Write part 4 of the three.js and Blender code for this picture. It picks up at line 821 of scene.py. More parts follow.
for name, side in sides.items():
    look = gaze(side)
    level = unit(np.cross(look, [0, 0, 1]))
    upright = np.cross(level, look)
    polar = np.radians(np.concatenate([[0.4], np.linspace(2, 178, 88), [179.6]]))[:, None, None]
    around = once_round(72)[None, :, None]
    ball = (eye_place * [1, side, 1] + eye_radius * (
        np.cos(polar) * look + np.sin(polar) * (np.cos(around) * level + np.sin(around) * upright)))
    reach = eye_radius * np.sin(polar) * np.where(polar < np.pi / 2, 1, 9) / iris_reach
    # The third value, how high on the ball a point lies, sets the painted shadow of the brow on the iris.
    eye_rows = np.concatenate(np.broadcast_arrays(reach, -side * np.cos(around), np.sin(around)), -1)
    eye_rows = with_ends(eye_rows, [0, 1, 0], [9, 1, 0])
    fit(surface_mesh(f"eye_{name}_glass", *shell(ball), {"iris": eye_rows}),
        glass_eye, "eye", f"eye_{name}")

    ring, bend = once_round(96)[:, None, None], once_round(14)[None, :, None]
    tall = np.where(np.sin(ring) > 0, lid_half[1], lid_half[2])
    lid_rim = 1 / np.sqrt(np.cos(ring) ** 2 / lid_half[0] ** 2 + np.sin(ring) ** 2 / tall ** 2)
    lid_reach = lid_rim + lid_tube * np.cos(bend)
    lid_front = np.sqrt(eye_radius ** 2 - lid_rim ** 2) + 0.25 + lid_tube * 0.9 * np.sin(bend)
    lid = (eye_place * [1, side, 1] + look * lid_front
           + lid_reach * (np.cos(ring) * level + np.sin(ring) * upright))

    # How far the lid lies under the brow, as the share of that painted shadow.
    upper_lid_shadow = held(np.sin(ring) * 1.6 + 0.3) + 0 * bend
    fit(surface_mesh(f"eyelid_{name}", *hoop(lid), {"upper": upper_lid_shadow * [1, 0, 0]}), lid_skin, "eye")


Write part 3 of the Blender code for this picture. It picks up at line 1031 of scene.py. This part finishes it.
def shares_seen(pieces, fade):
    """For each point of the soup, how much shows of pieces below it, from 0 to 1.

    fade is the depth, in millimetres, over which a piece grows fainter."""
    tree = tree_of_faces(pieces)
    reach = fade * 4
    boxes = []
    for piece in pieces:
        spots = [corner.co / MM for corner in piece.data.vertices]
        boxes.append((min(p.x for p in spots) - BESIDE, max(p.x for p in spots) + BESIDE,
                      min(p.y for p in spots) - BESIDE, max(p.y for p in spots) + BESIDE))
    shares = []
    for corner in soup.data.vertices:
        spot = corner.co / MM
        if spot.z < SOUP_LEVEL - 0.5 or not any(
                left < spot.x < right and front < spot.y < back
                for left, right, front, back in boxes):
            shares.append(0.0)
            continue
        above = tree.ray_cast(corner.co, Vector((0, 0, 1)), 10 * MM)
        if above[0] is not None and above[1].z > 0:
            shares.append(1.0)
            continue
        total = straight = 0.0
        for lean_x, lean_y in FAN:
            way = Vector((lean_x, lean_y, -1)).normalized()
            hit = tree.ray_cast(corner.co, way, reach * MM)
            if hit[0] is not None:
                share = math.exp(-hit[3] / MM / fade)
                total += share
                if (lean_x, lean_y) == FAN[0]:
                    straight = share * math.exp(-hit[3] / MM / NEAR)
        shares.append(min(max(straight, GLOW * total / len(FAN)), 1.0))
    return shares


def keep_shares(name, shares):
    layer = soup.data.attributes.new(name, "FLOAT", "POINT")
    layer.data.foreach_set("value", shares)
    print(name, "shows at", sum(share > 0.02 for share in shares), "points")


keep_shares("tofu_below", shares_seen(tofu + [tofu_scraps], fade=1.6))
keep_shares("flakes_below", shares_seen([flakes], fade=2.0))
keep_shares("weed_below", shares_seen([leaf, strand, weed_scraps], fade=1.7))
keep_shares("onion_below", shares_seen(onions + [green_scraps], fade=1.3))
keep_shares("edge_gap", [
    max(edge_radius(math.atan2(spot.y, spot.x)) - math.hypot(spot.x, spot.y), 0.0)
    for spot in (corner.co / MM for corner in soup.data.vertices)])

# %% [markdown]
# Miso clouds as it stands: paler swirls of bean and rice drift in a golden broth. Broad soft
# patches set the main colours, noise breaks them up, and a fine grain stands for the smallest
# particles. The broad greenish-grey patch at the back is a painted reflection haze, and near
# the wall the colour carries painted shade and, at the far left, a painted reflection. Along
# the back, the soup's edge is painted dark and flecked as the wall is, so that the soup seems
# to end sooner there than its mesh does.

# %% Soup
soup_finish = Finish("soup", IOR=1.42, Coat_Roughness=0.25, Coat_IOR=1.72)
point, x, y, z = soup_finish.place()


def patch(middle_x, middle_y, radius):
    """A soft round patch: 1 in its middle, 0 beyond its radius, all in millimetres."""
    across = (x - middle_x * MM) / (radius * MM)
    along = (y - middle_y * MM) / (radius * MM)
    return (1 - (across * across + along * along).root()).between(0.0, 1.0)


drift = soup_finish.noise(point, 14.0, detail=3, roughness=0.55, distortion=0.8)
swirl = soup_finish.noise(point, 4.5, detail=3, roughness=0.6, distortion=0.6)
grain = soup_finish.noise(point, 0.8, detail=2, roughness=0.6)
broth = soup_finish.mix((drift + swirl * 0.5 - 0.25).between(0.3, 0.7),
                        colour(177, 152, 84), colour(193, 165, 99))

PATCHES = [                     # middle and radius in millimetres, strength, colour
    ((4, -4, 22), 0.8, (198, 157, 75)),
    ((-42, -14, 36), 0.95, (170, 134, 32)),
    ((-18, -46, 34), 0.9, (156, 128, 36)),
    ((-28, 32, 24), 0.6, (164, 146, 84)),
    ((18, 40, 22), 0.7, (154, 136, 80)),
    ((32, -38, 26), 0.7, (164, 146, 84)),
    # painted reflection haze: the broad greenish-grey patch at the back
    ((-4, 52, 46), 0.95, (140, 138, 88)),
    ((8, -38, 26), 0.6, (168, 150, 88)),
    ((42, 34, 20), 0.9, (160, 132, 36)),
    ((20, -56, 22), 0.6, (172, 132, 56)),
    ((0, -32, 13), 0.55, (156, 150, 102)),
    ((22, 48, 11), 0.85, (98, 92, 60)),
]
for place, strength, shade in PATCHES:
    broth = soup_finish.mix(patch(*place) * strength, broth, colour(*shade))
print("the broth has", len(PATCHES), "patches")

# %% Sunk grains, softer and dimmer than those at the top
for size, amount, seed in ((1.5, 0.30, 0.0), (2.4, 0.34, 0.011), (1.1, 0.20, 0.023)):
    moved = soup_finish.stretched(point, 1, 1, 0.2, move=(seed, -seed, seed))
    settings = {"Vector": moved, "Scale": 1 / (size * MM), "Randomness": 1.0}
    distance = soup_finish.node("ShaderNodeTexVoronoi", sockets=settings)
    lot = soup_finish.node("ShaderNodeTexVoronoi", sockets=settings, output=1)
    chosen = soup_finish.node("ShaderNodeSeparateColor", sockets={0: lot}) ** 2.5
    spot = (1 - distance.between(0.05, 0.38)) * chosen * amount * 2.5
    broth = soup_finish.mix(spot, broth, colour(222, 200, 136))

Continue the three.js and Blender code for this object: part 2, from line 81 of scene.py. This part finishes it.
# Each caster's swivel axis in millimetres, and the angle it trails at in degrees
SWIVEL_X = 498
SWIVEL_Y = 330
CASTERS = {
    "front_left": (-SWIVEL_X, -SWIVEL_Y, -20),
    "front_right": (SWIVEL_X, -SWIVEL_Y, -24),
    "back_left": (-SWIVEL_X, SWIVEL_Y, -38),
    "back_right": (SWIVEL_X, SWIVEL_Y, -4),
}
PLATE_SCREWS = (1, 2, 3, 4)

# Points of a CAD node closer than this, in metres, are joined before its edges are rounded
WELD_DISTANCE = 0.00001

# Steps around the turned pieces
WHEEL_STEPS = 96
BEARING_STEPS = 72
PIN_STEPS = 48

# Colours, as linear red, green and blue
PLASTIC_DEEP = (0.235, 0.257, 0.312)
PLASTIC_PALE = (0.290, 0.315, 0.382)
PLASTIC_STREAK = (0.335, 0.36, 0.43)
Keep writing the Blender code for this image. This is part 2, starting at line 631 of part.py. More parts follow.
---*---
Stated task: Extract, please, the lines from the start of the entries above through the one with "np.sin(ring) * upright))", both included, reproducing each exactly and adding nothing.

Complete response:
Write part 4 of the three.js and Blender code for this picture. It picks up at line 821 of scene.py. More parts follow.
for name, side in sides.items():
    look = gaze(side)
    level = unit(np.cross(look, [0, 0, 1]))
    upright = np.cross(level, look)
    polar = np.radians(np.concatenate([[0.4], np.linspace(2, 178, 88), [179.6]]))[:, None, None]
    around = once_round(72)[None, :, None]
    ball = (eye_place * [1, side, 1] + eye_radius * (
        np.cos(polar) * look + np.sin(polar) * (np.cos(around) * level + np.sin(around) * upright)))
    reach = eye_radius * np.sin(polar) * np.where(polar < np.pi / 2, 1, 9) / iris_reach
    # The third value, how high on the ball a point lies, sets the painted shadow of the brow on the iris.
    eye_rows = np.concatenate(np.broadcast_arrays(reach, -side * np.cos(around), np.sin(around)), -1)
    eye_rows = with_ends(eye_rows, [0, 1, 0], [9, 1, 0])
    fit(surface_mesh(f"eye_{name}_glass", *shell(ball), {"iris": eye_rows}),
        glass_eye, "eye", f"eye_{name}")

    ring, bend = once_round(96)[:, None, None], once_round(14)[None, :, None]
    tall = np.where(np.sin(ring) > 0, lid_half[1], lid_half[2])
    lid_rim = 1 / np.sqrt(np.cos(ring) ** 2 / lid_half[0] ** 2 + np.sin(ring) ** 2 / tall ** 2)
    lid_reach = lid_rim + lid_tube * np.cos(bend)
    lid_front = np.sqrt(eye_radius ** 2 - lid_rim ** 2) + 0.25 + lid_tube * 0.9 * np.sin(bend)
    lid = (eye_place * [1, side, 1] + look * lid_front
           + lid_reach * (np.cos(ring) * level + np.sin(ring) * upright))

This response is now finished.